Im darauf folgenden Kapitel fragt S. nach dem ›theologischen Grund‹ der Beziehungsrealitäten. Von der Enzyklika »Deus caritas est« ausgehend, die das ›Liebestun der Kirche als Ausdruck der trinitarischen Liebe‹ umschreibt, sucht S. nach einer theologischen Fundierung der Beziehungswirklichkeit. Aspekte der christlichen Trinitätslehre werden mit einem Fokus auf die Schriften Joseph Ratzingers/Benedikts XVI. aufgearbeitet. Die innergöttliche Liebe des dreifaltigen Gottes kann grundlegende Orientierungslinien für die Gestaltung der Beziehung zwischen den Menschen aufzeigen. Mit den Relationen »Sein-Von«, »Sein-Für« und »Sein-Mit« lassen sich trinitarische Grundmuster eines gelebten Christentums formulieren, die in das Prinzip Liebe eingebettet sind, das sowohl die Beziehungsaspekte von Personalität als auch von Kommunialität umfasst und sie zu einer »Einheit in Vielheit« verbinden kann.
Die wirtschaftswissenschaftliche (SHRM-Ansatz) und die theolo­gische (trinitarische Beziehungswirklichkeit) Erarbeitung werden nun in einen Dialog gebracht. Im Zueinander von Ökonomie und Theologie zeigen sich sowohl Gemeinsamkeiten als auch Un­terschiede. S. versucht, die Konturen eines christlichen Krankenhauses schärfer in Abgrenzung zu anderen Trägern herauszustellen. Dabei wird aber deutlich, dass auch das Management eines christlichen Krankenhauses darauf angewiesen ist, die Erkenntnisse aus den Wirtschaftswissenschaften aufzunehmen.
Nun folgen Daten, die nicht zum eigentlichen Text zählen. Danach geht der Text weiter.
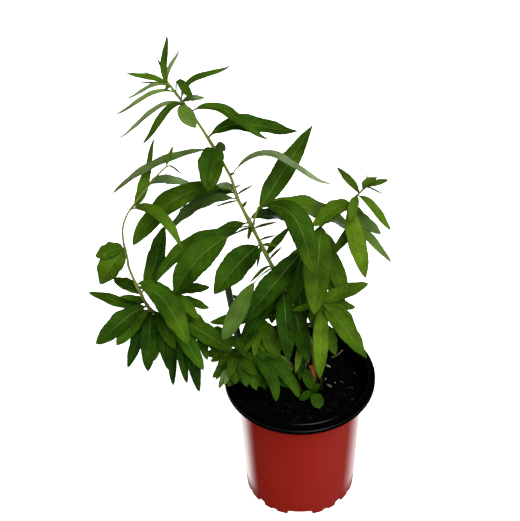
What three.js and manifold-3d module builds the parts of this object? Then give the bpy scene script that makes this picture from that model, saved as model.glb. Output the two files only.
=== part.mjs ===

Darüber hinaus wird es jedoch bemüht sein, diese Erkenntnisse mit den Anstößen der trinitarischen Beziehungswirklichkeit zu verbinden. Die Strategie eines christlichen Krankenhauses findet ihren Ausdruck in der Sorge um den ›ganzen Menschen‹. Die Beziehungswirklichkeit erhält die entscheidende, profilgebende Rolle. Die Art und Weise, wie Menschen in einem christlichen Krankenhaus auf jeglicher Ebene miteinander umgehen, bringt zum Ausdruck, ob tatsächlich der trinitarischen Beziehungswirklichkeit gemäß gehandelt wird. S. versucht dies in einigen Konkretionen deutlich werden zu lassen. Meines Erachtens hat die Arbeit an dieser Stelle ihren schwächsten Punkt. Die pointierte Abgrenzung zu anderen Marktmitbewerbern erscheint mir noch ausbaubar und notwendig.